Back in January when making my predictions for 2009 I wrote about excess costs within an airline back office, and at the time said:

“There are very few airlines today really going after these costs aggressively, but in coming months I hope to write about a few of those that are.”

In recent days I’ve seen two different stories that have given me reason to want to discuss efficiency at Qantas (QF); even more so after seeing an unnamed  “analyst” use the following quote about Qantas in the Financial Times recently.

“Qantas still has legacy issues from the period when it was a government owned airline, including layers of management and work practices,”

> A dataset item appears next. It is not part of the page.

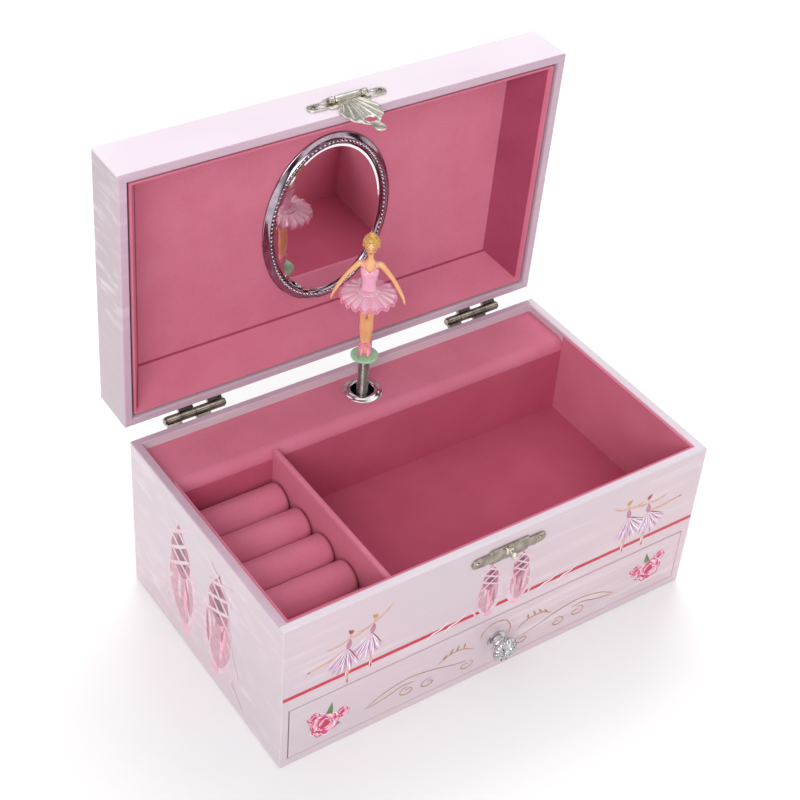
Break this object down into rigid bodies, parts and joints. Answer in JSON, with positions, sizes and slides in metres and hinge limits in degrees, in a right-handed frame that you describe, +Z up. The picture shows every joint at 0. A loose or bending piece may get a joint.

No-one is perfect, but I meet with a lot of airlines, and Qantas are certainly much closer to the top of the list than the bottom when it comes to well managed and efficient airlines. But that quote above is too general to justify a post, so what were the two articles I am referring to? Firstly, I saw an article in the Dallas Morning News advising passengers that because fares to Europe had dropped so much it could be worthwhile to cancel their original booking, accept the cancellation fees, get a refund voucher, buy exactly the same itinerary at a now cheaper price, and then pocket the difference (albeit in a voucher rather than cash).  But the really compelling story on vouchers can be found on Brett Snyder’s blog called Cranky Flier. That post is a must read, if only for the way he has gone and taken a photo of every sheet in the 10 page booklet he was mailed, half of which was printed on expensive card stock; and all for the paltry voucher sum on United of $32.40.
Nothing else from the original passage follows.